• Source data

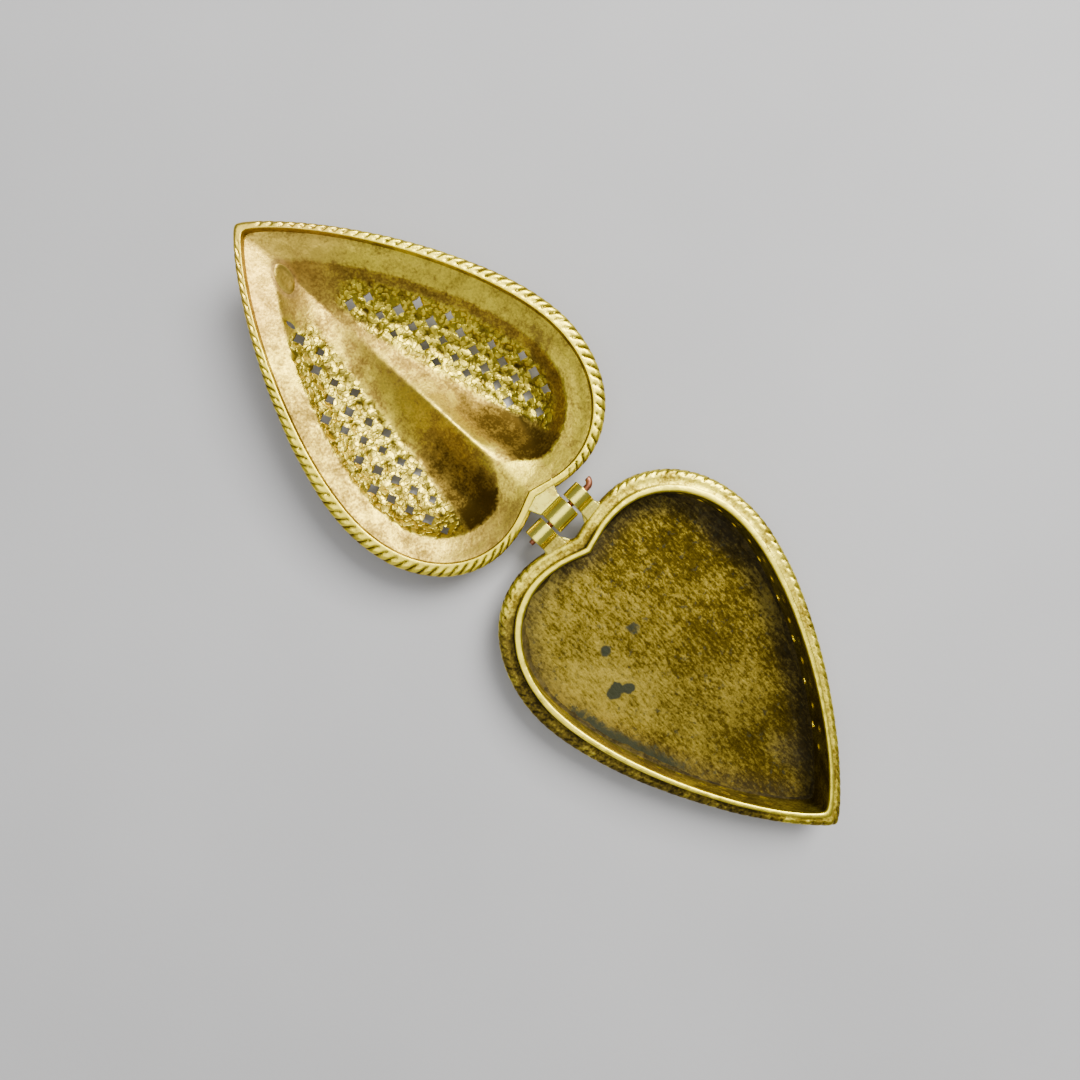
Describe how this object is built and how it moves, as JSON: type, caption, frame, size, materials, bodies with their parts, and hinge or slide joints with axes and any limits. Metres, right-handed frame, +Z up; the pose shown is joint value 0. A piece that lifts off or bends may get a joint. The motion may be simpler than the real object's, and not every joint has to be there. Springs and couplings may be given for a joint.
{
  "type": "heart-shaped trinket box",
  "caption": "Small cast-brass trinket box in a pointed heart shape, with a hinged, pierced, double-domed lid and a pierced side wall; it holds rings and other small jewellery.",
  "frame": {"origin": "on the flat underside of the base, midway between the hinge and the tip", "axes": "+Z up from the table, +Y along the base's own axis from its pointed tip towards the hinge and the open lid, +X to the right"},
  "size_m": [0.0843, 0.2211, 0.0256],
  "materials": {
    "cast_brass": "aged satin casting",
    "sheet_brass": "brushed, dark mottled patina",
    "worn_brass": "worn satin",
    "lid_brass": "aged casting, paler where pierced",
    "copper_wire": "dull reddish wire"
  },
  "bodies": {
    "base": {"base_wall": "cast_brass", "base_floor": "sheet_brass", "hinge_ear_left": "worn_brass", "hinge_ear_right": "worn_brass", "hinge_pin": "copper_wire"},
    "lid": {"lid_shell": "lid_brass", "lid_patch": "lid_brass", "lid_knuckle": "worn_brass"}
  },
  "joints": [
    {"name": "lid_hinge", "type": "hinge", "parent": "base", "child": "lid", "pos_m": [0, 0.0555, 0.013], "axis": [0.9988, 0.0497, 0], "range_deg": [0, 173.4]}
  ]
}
==
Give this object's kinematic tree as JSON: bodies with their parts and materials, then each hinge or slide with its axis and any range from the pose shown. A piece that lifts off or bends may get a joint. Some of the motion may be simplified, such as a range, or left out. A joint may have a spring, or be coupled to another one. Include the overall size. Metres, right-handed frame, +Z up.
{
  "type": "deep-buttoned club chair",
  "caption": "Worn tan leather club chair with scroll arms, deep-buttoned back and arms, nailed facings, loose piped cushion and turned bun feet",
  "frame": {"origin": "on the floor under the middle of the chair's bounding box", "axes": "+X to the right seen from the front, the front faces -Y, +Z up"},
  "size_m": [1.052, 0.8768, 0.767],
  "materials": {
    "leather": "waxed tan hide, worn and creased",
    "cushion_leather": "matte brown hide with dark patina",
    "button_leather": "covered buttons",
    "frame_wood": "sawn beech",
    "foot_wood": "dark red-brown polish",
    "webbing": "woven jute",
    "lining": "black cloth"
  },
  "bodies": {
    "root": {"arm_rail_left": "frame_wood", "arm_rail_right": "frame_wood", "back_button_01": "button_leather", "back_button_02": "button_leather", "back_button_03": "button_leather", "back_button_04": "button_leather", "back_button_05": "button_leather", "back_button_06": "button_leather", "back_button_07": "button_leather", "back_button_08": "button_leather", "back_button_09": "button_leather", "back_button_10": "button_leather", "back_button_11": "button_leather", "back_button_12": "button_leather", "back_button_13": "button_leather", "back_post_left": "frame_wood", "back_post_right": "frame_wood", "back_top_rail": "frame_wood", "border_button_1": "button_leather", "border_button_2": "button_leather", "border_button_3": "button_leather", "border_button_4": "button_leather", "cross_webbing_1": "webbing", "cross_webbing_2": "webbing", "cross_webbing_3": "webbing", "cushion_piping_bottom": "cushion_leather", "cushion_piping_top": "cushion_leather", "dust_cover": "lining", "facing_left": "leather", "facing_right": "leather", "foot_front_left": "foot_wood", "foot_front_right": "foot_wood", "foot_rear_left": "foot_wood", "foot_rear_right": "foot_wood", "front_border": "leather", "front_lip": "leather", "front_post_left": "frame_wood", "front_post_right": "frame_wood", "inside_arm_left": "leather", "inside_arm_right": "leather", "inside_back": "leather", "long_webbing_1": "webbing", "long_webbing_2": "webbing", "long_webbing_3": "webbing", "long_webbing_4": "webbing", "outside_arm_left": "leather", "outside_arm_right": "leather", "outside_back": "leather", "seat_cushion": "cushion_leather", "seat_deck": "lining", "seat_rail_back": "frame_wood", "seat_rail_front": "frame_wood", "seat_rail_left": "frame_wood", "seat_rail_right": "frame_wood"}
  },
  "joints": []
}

• Objective
State, as a bare number, how many lines of the listing hold the word "that".

• Exercise response
2